Additional pension benefits given to GERS beneficiaries are also compounding the debt, he added, since previous administrations and senators have failed, over the years, to fund the required employer contributions into the system or significantly pay down on the unfunded liability.
"Successive administrations had built a mountain of debts, and a house of cards," deJongh said. "However, what is worse than the numbers is the climate of denial, the culture of acceptance, as though it is okay that our house is in disarray, as though it is the best that we should expect. Perhaps worse than those who benignly accept as inevitable the current state of affairs are those who claim that we were solvent and in good shape, that we have a lot of cash in the bank — notwithstanding the fact that the claims on that cash are many times the amount in the bank."
That means that a large chunk of the nearly $300 million in surplus revenues carried over from the past three fiscal years have "pretty much" been obligated, covering the cost of various government expenses, he said.
The government's continuous failure to fully fund financial obligations has also, inevitably, had an impact on the territory's revenue stream, resulting in an annual deficit of about $100 million, deJongh added.
"In my opinion, it is time for this game to stop," he told the group. "We must bring all of the parties to our financial situation to the table and address the issue that we face. Because if we don’t, our plans to improve public safety, to address education, to fund access to health care and to address our environment will be but another charade …. This is a moment of challenge to our territory, where individual interests and special interests must give way to public interest and community interest, and so I am going to need your help."

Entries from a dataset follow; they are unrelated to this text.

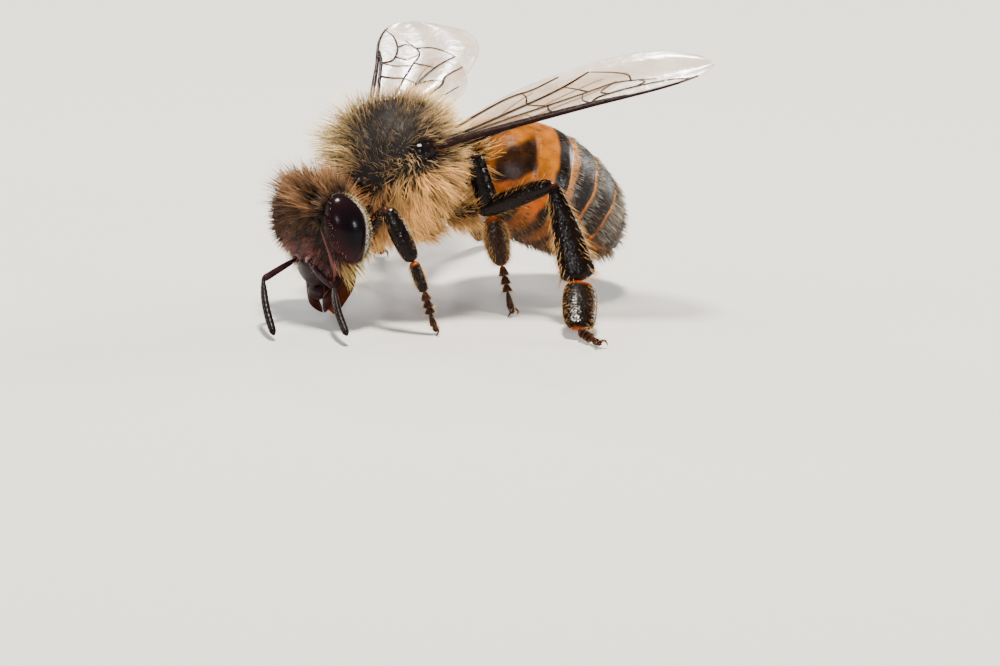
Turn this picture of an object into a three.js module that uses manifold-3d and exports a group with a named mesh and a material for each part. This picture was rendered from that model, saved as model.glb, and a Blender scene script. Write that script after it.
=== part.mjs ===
// A worker honey bee at life size, standing and feeding, head down and wings half spread.
// Millimetres, +Z up. The head points to -Y and the bee's left side is +X.
// The outlines reach to the tips of the coat; every leg stands on a small flat at the floor.
import * as THREE from 'three';
import { mergeVertices } from 'three/addons/utils/BufferGeometryUtils.js';
import Module from 'manifold-3d';

const wasm = await Module();
wasm.setup();

// Driving dimensions.
const gap = 0.05; // clear distance between touching pieces
const thoraxHeight = 4.4; // middle of the thorax above the floor
const thorax = { pitch: -8.3, length: 5.15, halfWidth: 2.48, top: 2.5, bottom: 2.38 };
const head = {
  place: [0.47, -2.62, -1.68],
  yaw: 5.5,
  pitch: -18,
  roll: 10,
  height: 3.8,
  halfWidth: 1.84,
  halfDepth: 1.16,
};
const eye = {
  out: 1.47,
  forward: 0.08,
  up: 0.16,
  halfHeight: 1.12,
  halfDepth: 0.74,
  halfWidth: 0.5,
  lean: 1,
};
const abdomen = { length: 6.4, yaw: 9, drop: 11, bend: 36, halfWidth: 2.08, halfHeight: 1.9 };
const waist = [0, -2.05, -0.3]; // on the thorax: left, forward, up
const antennaThickness = 0.46;
const wingThickness = 0.5;
const foreWing = { length: 9.15, chord: 3.15 };
const hindWing = { length: 6.4, chord: 2.0 };
const footPress = 0.5; // the foot's end stands at this much of its radius, so the floor cuts it flat
const footRadius = 0.25;

// Finishes.
const finish = (color, roughness) => new THREE.MeshStandardMaterial({ color, roughness, metalness: 0 });
const coatFinish = finish('#b98d55', 0.9);
const darkCoatFinish = finish('#5b4531', 0.85);
const amberFinish = finish('#c77a1f', 0.45);
const bandFinish = finish('#3a2a20', 0.45);
const shellFinish = finish('#1c1310', 0.25);
const mouthFinish = finish('#5a2416', 0.3);
const eyeFinish = finish('#140c0c', 0.1);
const wingFinish = finish('#a08872', 0.3);

const rad = THREE.MathUtils.degToRad;
const vec = (x, y, z) => new THREE.Vector3(x, y, z);

// A smooth curve through stations of [t, value].
function through(stations) {
  const slope = stations.map((point, i) => {
    const before = stations[Math.max(i - 1, 0)];
    const after = stations[Math.min(i + 1, stations.length - 1)];
    return (after[1] - before[1]) / (after[0] - before[0]);
  });
  return (t) => {
    const last = stations.length - 2;
    const i = Math.min(Math.max(stations.findIndex((point) => point[0] > t) - 1, 0), last);
    const k = t >= stations[last + 1][0] ? last : i;
    const [t0, v0] = stations[k];
    const [t1, v1] = stations[k + 1];
    const s = (t - t0) / (t1 - t0);
    const a = s * s * (3 - 2 * s);
    const rise = (t1 - t0) * (slope[k] * s * (1 - s) ** 2 - slope[k + 1] * s * s * (1 - s));
    return v0 + (v1 - v0) * a + rise;
  };
}

// A closed body: a first point, rings round a centre line, and a last point.
// A ring is { at, wide, tall, deep }: its middle, half its width, and its height above and below.
function loft(rings, sides, square = 2) {
  const positions = [];
  const index = [];
  const first = rings[0].at;
  const last = rings[rings.length - 1].at;
  const inner = rings.slice(1, -1);
  positions.push(...first.toArray());
  for (const { at, wide, tall, deep } of inner) {
    for (let i = 0; i < sides; i += 1) {
      const angle = (i / sides) * Math.PI * 2;
      const c = Math.sign(Math.cos(angle)) * Math.abs(Math.cos(angle)) ** (2 / square);
      const s = Math.sign(Math.sin(angle)) * Math.abs(Math.sin(angle)) ** (2 / square);
      const height = s >= 0 || !deep ? tall : deep;
      positions.push(...at.clone().addScaledVector(wide, c).addScaledVector(height, s).toArray());
    }
  }
  positions.push(...last.toArray());
  const end = positions.length / 3 - 1;
  for (let i = 0; i < sides; i += 1) {
    const j = (i + 1) % sides;
    index.push(0, 1 + j, 1 + i);
    for (let k = 0; k < inner.length - 1; k += 1) {
      const a = 1 + k * sides;
      const b = a + sides;
      index.push(a + i, a + j, b + i, a + j, b + j, b + i);
    }
    const c = end - sides;
    index.push(end, c + i, c + j);
  }
  const geometry = new THREE.BufferGeometry();
  geometry.setAttribute('position', new THREE.Float32BufferAttribute(positions, 3));
  geometry.setIndex(index);
  return geometry;
}

// Manifold solids are kept in the bee's own frame, and go back to a frame's group as meshes.
function signedVolume(vertices, triangles) {
  const corner = (i) => vec().fromArray(vertices, triangles[i] * 3);
  let sum = 0;
  for (let i = 0; i < triangles.length; i += 3) {
    sum += corner(i).dot(corner(i + 1).cross(corner(i + 2)));
  }
  return sum;
}

function solid(geometry, frame = new THREE.Object3D()) {
  frame.updateWorldMatrix(true, false);
  const bare = geometry.clone().applyMatrix4(frame.matrixWorld);
  bare.deleteAttribute('normal');
  bare.deleteAttribute('uv');
  const merged = mergeVertices(bare, 1e-5);
  const vertProperties = new Float32Array(merged.attributes.position.array);
  const triVerts = new Uint32Array(merged.index.array);
  if (signedVolume(vertProperties, triVerts) < 0) triVerts.reverse();
  return new wasm.Manifold(new wasm.Mesh({ numProp: 3, vertProperties, triVerts }));
}

function addPiece(name, group, material, body) {
  const { vertProperties, triVerts } = body.getMesh();
  const geometry = new THREE.BufferGeometry();
  geometry.setAttribute('position', new THREE.BufferAttribute(new Float32Array(vertProperties), 3));
  geometry.setIndex(new THREE.BufferAttribute(new Uint32Array(triVerts), 1));
  group.updateWorldMatrix(true, false);
  geometry.applyMatrix4(group.matrixWorld.clone().invert());
  geometry.computeVertexNormals();
  const mesh = new THREE.Mesh(geometry, material);
  mesh.name = name;
  group.add(mesh);
}

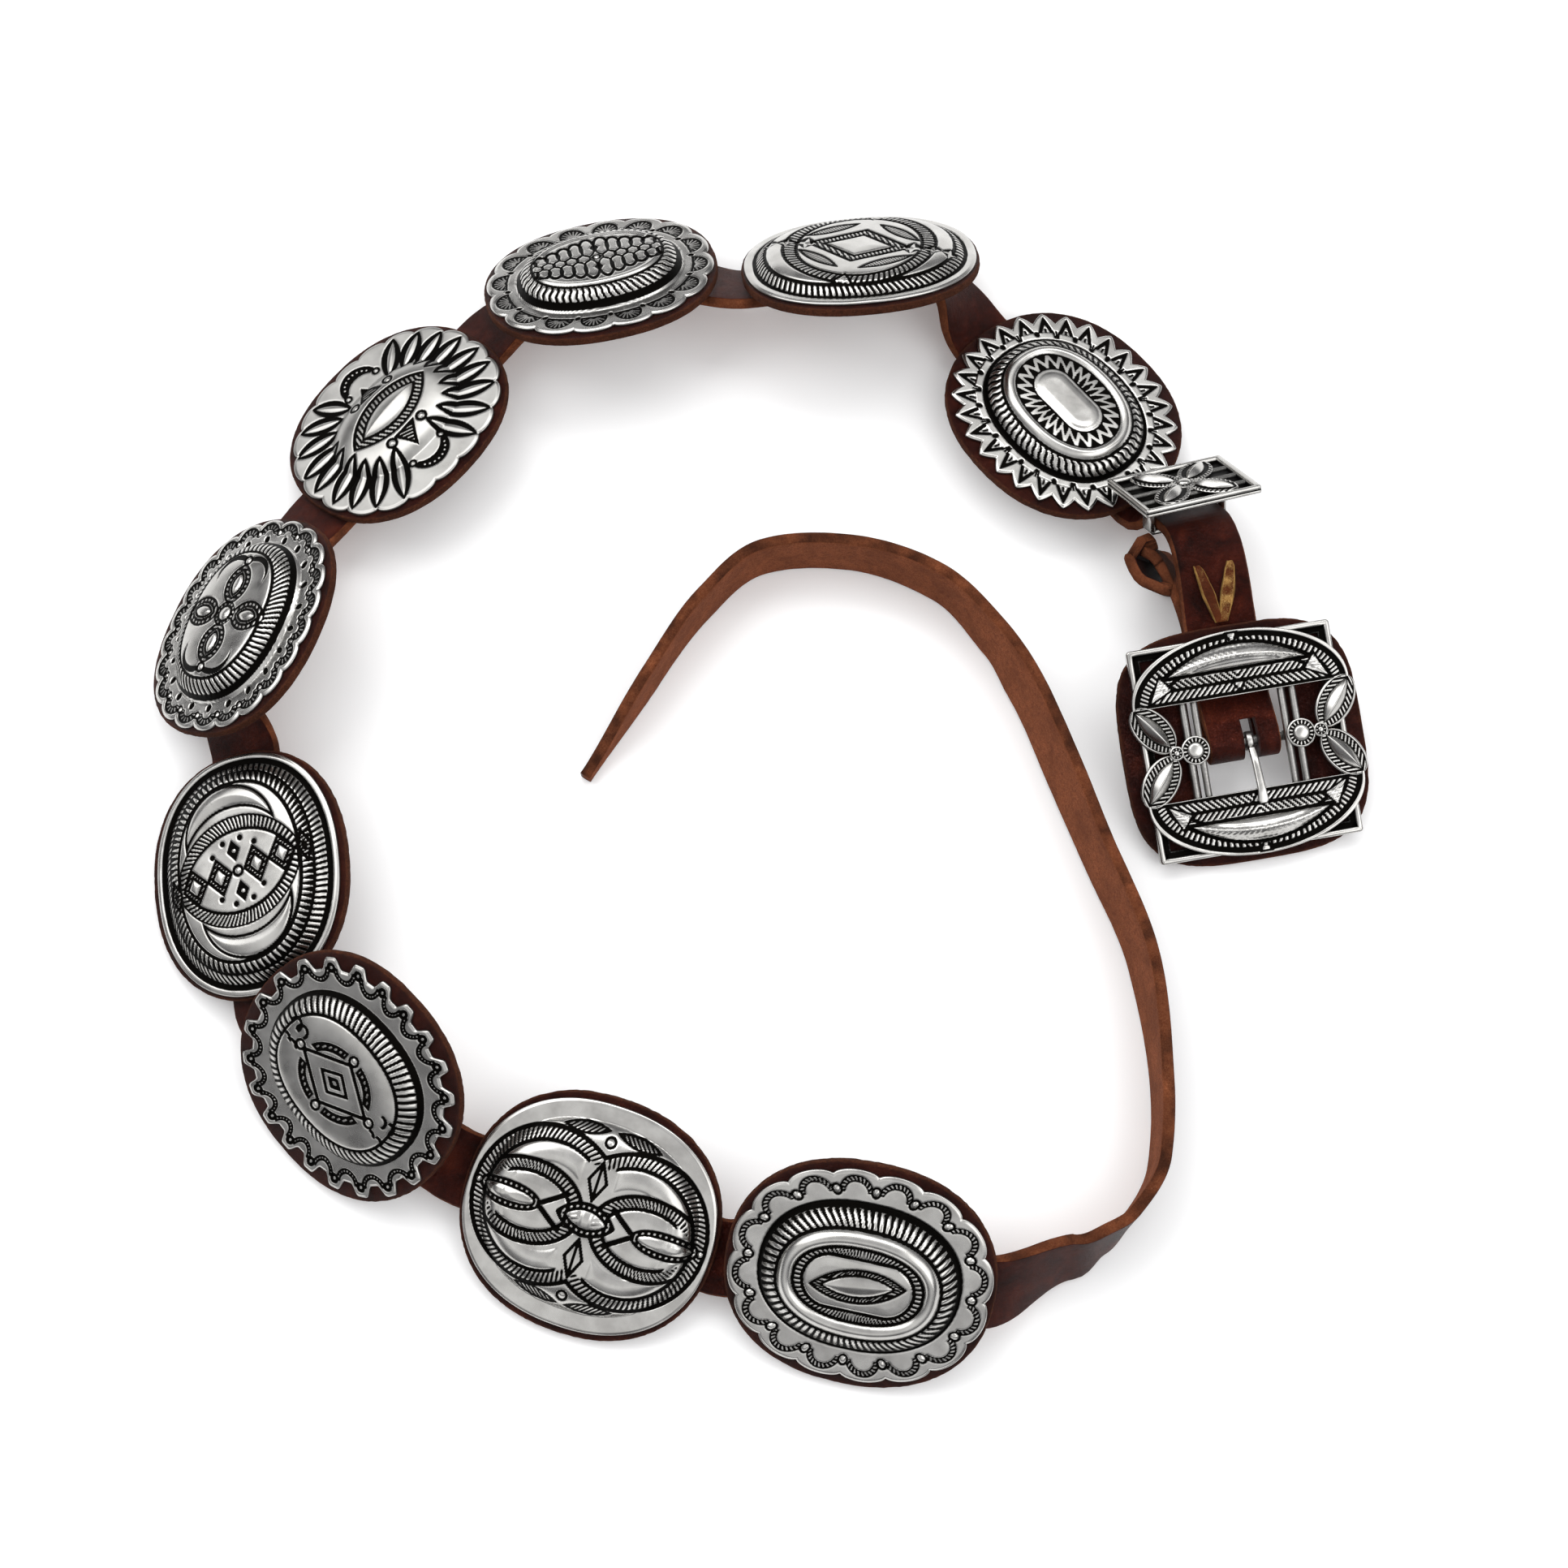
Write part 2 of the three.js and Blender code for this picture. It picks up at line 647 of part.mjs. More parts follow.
const free_hole_at = between(stations.at(-free_end.length - 1), stations.at(-free_end.length), 0.62);
const free_hole = peg(free_hole_at, 0, strap_hole / 2, strap_thickness, strap_thickness);

const strap = lofted(drawn(stations), strap_width, strap_thickness)
  .subtract(slot)
  .subtract(joined(lace_holes))
  .subtract(free_hole);
add('strap', geometry(strap), strap_leather);

// Buckle: an open square frame with raised edges, two half-oval overlays, two flowers, four rails
// and the bar under the window. All of it is soldered into one piece.
function halfOval(side) {
  const half_width = buckle_width / 2 + overlay_past_side;
  const low = window_height / 2;
  const high = buckle_height / 2 + overlay_past_top;
  const points = [];
  const steps = 14;
  for (let i = 0; i <= steps; i += 1) {
    const angle = i / steps * Math.PI;
    const x = Math.cos(angle) * half_width;
    points.push([x, low + Math.sin(angle) ** 0.9 * (high - low)]);
  }
  const both = side > 0 ? points : points.map(([x, y]) => [-x, -y]);
  return both.map(([x, y]) => [x + overlay_aside, y]);
}

// The polished half lens on an overlay: a straight lower edge and a bowed upper one.
function halfLens(side) {
  const low = window_height / 2 + lens_up;
  const points = [];
  const steps = 8;
  for (let i = 0; i <= steps; i += 1) {
    const share = i / steps;
    points.push([(0.5 - share) * lens_length, low + Math.sin(Math.PI * share) * lens_height]);
  }
  const both = side > 0 ? points : points.map(([x, y]) => [-x, -y]);
  return both.map(([x, y]) => [x + overlay_aside, y]);
}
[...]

In the meantime, the new administration has formulated a series of plans designed to pull the local government out of its dire financial position — including, among other things, presenting a budget for the 2008 fiscal year that fully funds pension and other outstanding obligations.
While the issuance of pension-obligation bonds may not be the first step in the process, they have not been ruled out as an option to pay down on the unfunded liability, deJongh added. In the interim, however, the governor said he plans to utilize a portion of the $40 million set aside in this year's budget to cover unpaid government contributions to the retirement system.
Other plans include:
— imposing a cap on pension benefits and other changes designed to bring the retirement system up to date with its financial obligations;
— committing any excess internal revenue matching funds (rum revenues) to pay off pension obligations;
— trying to resolve the issue of retroactive pay by instituting changes in local labor laws and making sure negotiated wages are fair, affordable and paid in a timely manner; and
— working with local labor unions to settle the amount owed in retroactive pay.
"I am not asking for unilateral changes here, but am offering real value for real value," he added. "I am offering to secure our employees' future, and am asking that the unions — who represent our workers as well as our citizens — support the enactment of changes to how we do business together that will help secure our community’s future."
While startled by deJongh's financial report, several League members said they were also impressed with his honesty and suggested that a copy of the presentation be sent to members of the Legislature.
"I thank the governor for no rhetoric," said Norma Levin, one of the League's founding members and past president. "There was lots of information given here, and we don't usually get that."